Of the 1,900 residents of Kings Gate, Jenkins said, only 150 are registered Democrats.

“That says something,” said Jenkins. “And we’re very angry about it.”

Some of that anger was on display Tuesday at a meeting of the Manatee County Commission, where many attendees first learned that 3,000 doses were being delivered Wednesday to another pop-up vaccination station in Lakewood Ranch, a wealthy development that straddles the Manatee and Sarasota county border.

“For the life of me, I can’t understand why we would vaccinate the most affluent neighborhoods in the county ahead of everyone else, especially the underserved neighborhoods and large number of manufactured home parks in our community,” Manatee County Commissioner Misty Servia, a Republican, wrote in a text message to The Bradenton Herald.

Lakewood Ranch’s parent company, Schroeder-Manatee Ranch, is owned by the Illinois-based Uihlein family, members of which have given millions to the Republican Party.

“The state [Gov.

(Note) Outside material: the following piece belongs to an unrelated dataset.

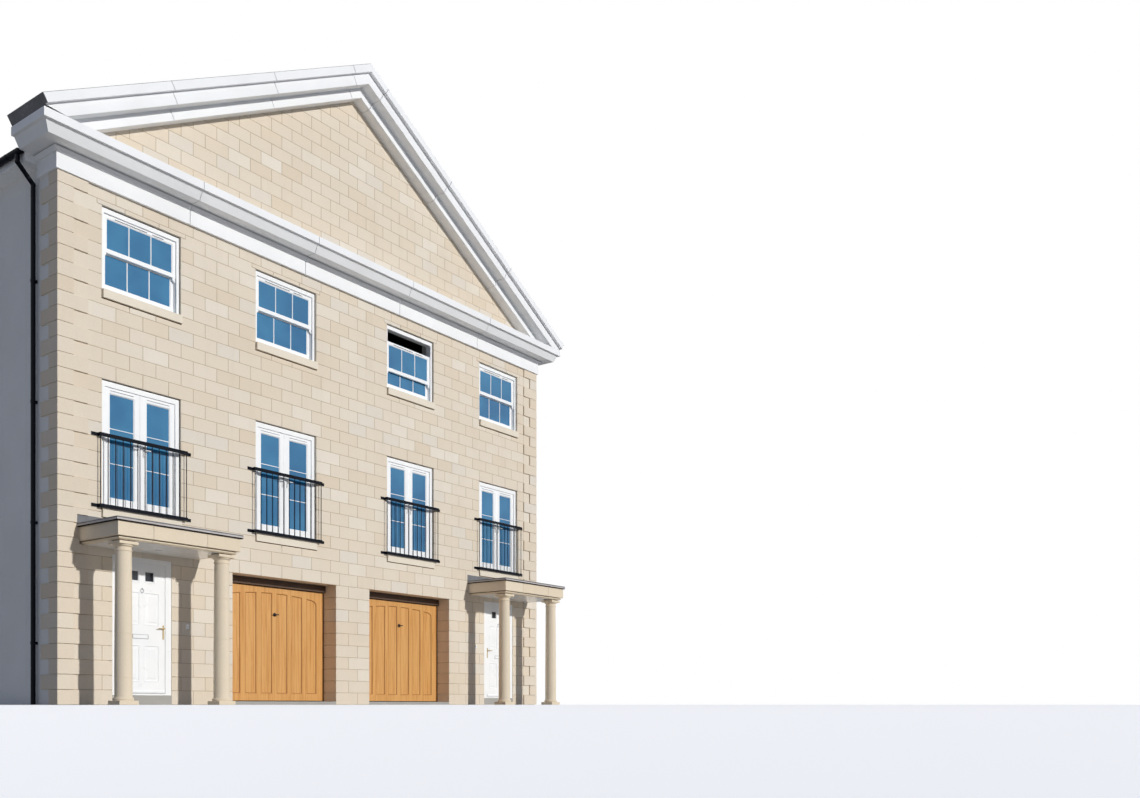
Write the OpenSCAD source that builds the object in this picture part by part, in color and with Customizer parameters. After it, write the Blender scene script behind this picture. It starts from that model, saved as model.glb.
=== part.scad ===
// A handed pair of three-storey town houses under one pediment.
// Millimetres, +Z up, the street front faces -Y, the origin is on the ground in the middle of the plan.

/* [Block] */
// Width of the stone front between its corners
front_w = 11475; // [11000:25:12500]
// Depth from the front wall face to the rear wall face
house_d = 9450; // [8500:50:10500]
// Thickness of the outer walls
wall_t = 340; // [300:10:380]
// Height of one course of stone
course_h = 225; // [215:5:235]
// Length of the stone and moulding returns on the sides
return_d = 500; // [450:10:560]

/* [Levels] */
// Top of the ground floor above the ground
ground_floor_z = 150; // [120:5:160]
// Top of the garage floors above the ground
garage_floor_z = 60; // [40:5:80]
// Top of the first floor
first_floor_z = 2950; // [2900:10:2990]
// Top of the second floor
second_floor_z = 5500; // [5400:10:5600]
// Thickness of the upper floors
floor_t = 250; // [200:10:280]
// Underside of the garage lintels
garage_head_z = 2250; // [2235:5:2265]
// Underside of the front door lintels
door_head_z = 2300; // [2290:5:2320]
// Underside of the upper French door sills
french_base_z = 2850; // [2820:5:2860]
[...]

DeSantis] called our CEO and asked to hold a pop-up clinic in Lakewood Ranch,” Schroeder-Manatee Ranch spokeswoman Lisa Barnott wrote in an email to The Fort Lauderdale Sun-Sentinel. “We connected them with our county commissioner, who coordinated the use of the county-owned Premier Sports Campus.”

The commissioner in question was Manatee County Commission Chairwoman Vanessa Baugh, a Republican who is close to DeSantis and who defended the decision at the public meeting Tuesday.

“It’s a good thing, not a bad thing,” Baugh said. “Did I even stop to think that this board and others would be so upset about it? No, to be honest, I didn’t. I think it was a great idea.”

Shortly after NBC News reached out to Baugh for elaboration, her spokesman sent a statement from the commissioner which read, in part:

”I fully support the Governor, his Covid-19 response and his team’s decision to vaccinate a group of seniors who have a below state average for receiving vaccinations,” it said.

Baugh closed by thanking DeSantis “for standing strong in the face of so much media criticism.”

“Florida has stayed open, kept families employed and still managed the pandemic better than most any other state,” she wrote.

Florida, according to the latest NBC News tally, has reported 1.84 million Covid-19 infections and nearly 30,000 deaths due to the coronavirus, some of the worst numbers in the nation.

Most of those infections and deaths came after DeSantis, a staunch Trump supporter, claimed victory over the virus during a White House visit in April and reopened the state over the objections of health experts.

CORRECTION (Feb. 20, 2021, 3:40 p.m. ET): An earlier version of this article incorrectly suggested that the Lakewood Ranch development and is parent company, Schroeder-Manatee Ranch, which is owned by the Illinois-based Uihlein family, had a connection to Dick Uihlein, a prominent donor to Gov. DeSantis. Dick Uihlein's lawyer says he has no connection to Schroeder-Manatee or the Lakewood Ranch. That section has been removed from the article.